Before I post full take and you will ask me to leave the stage, I want to confirm the structure: if I understand correctly, A1&A2 for head, then 2x A1&A2 for solo and then back to A1&A2 for head? What to play on coda and first 4 bars?
thats kinda what i was asking bro.....im unclear. and btw.....what you played sounded pretty damn good to me for what it was. and for me....something like this will take much longer than a month, but i will do what i can in the time we have.
I've heard this song a lot and played it a few times, but have never worked very hard at it. This is where I am with it today. I think I'm pretty close with the melody. This was my second take where I got through all four choruses (On my first four shots I got lost and came back into the melody too soon)
Thanks Kelly, I like this song but I never got past first 8 bars, now its time to learn it properly. I recorded the track and the solo part is the one which throws me off the track, I cant count 4x16 bars, it is too long.
At its core, it's a circle progression. FWIW Gary Moore's Still Got The Blues is the same progression...even in the same key.
then quit counting. drink some homemade whatever it is yous guys make there and play it. im not kidding. counting is for grade schoolers.
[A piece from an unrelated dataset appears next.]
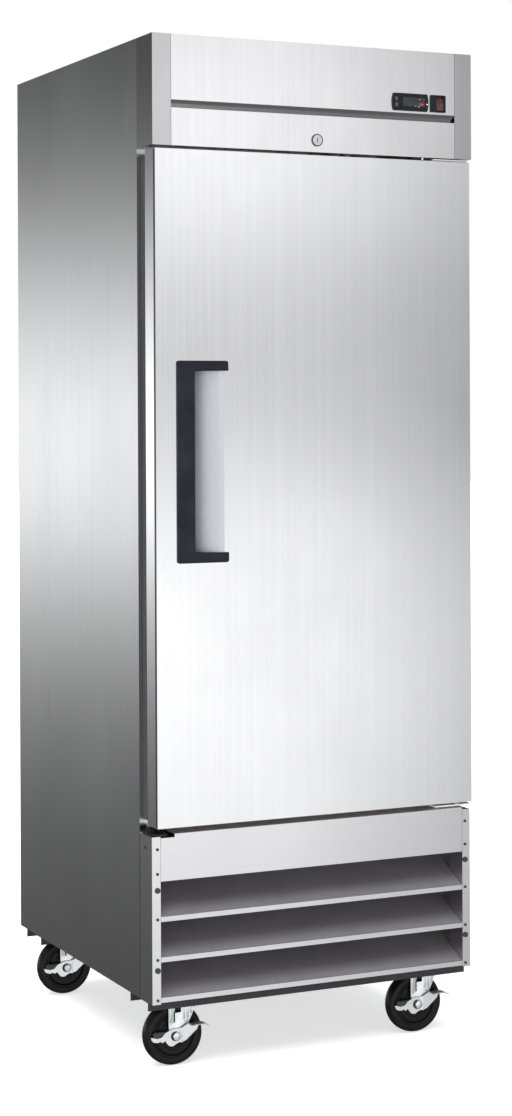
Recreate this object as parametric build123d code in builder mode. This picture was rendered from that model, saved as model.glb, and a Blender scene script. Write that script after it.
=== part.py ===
from build123d import *
import os
from math import cos, hypot, radians, sin, tan

# Reach-in refrigerator with one solid door: condensing unit at the bottom behind a louvred grille,
# controls and door lock in the header, four braked swivel casters.
# Millimetres. X to the right, Y to the back, Z up. The origin is on the floor, under the middle.

os.makedirs("parts", exist_ok=True)

# ---- overall sizes ----
cabinet_width = 729.0
cabinet_depth = 802.0  # front of the door to the back panel
cabinet_height = 1928.0  # without the casters
front_zone = 82.0  # depth of the header, door and grille in front of the body
skin = 1.0  # outer stainless sheet
fit = 0.3  # gap between pieces that move past each other
running_fit = 0.05  # radial gap of a pin or shaft in its bore

# ---- casters and the rails they are bolted to ----
wheel_diameter = 125.0
wheel_width = 32.0
hub_width = 35.0
caster_trail = 14.0  # kingpin to axle
caster_side_inset = 86.0  # kingpin to the side of the cabinet
front_caster_setback = 90.0  # kingpin behind the door face
rear_caster_setback = 87.0  # kingpin in front of the back panel
wheel_gap = 4.0  # tyre to fork crown
fork_sheet = 3.0
fork_gap = 1.0  # hub to fork leg
swivel_height = 5.5
swivel_diameter = 58.0
plate_sheet = 3.5
plate_length = 100.0
plate_width = 84.0
axle_diameter = 10.0
brake_sheet = 3.0
rail_sheet = 2.0
rail_width = 94.0
rail_drop = 18.0

# ---- heights from the floor up ----
grille_height = 333.0
fascia_rise = 4.0  # fascia above the grille posts
door_bottom_gap = 15.0
door_top_gap = 6.5
header_height = 221.5

# ---- insulated box ----
side_wall = 55.0
back_wall = 56.0
ceiling_wall = 56.0
header_wall = 45.0
door_overlap = 36.0  # door over the edge of the opening, top and bottom
breaker_width = 7.0
breaker_depth = 18.0
liner_sheet = 1.0

# ---- header ----
end_cap_width = 40.0
seam = 0.6
groove_rise = 75.0  # header bottom to the groove
groove_height = 16.0
groove_depth = 10.0
lock_rise = 24.5
lock_flange = 25.0
lock_body = 19.0
lock_plug_diameter = 13.0
lock_barrel_length = 26.0
cam_length = 39.0
cam_width = 10.0
cam_sheet = 2.5
thermostat_width = 84.4
thermostat_height = 36.5
thermostat_offset = 147.1  # right side of the cabinet to the middle of the thermostat
control_rise = 113.5  # header bottom to the middle of the controls
thermostat_proud = 4.0
key_width = 7.0
key_height = 9.0
key_travel = 0.8
switch_size = 36.0
switch_spacing = 6.0
rocker_width = 16.0
rocker_height = 28.0
rocker_tilt = 8.0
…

If you played on improv challenge 129, you've played this before. http://www.strat-talk.com/threads/st-improv-challenge-129.366690/page-1
if you skip ahead about a minute, it's the tune (although pretty slowed down compared to Sinatra/Basie...) some versions have a long nearly spoken intro that mostly insults poets (lol) "poets often use many words to say a simple thing"
To be honest, that was the point. It's a swinging standard, and the kicker is this is not considered to be a "difficult" tune. Yet it teaches circle changes (ii-v's and such), does have a shift in tonality, and you can't play blues-rock cliches over the tune. So it's a good choice from a teaching POV. Yes it will be a challenge, but you'll get a lot out of this lesson if you stick to it. "sections A1 and A2 are repeated 4 times with the coda being at the end of the 4th time?" not exactly - there's the intro, played once only, then the tune is played through 4 times. On the very last time, you take the coda, which is easy to hear since it's the only time you get the Bbmaj7 chord. Hope that clears it up.
we are on the same page. however, what is difficult to me may not be difficult for you, and vica versa. consider playing 'battery' by metallica. i can play it just fine. can you? this is where i stand in your land.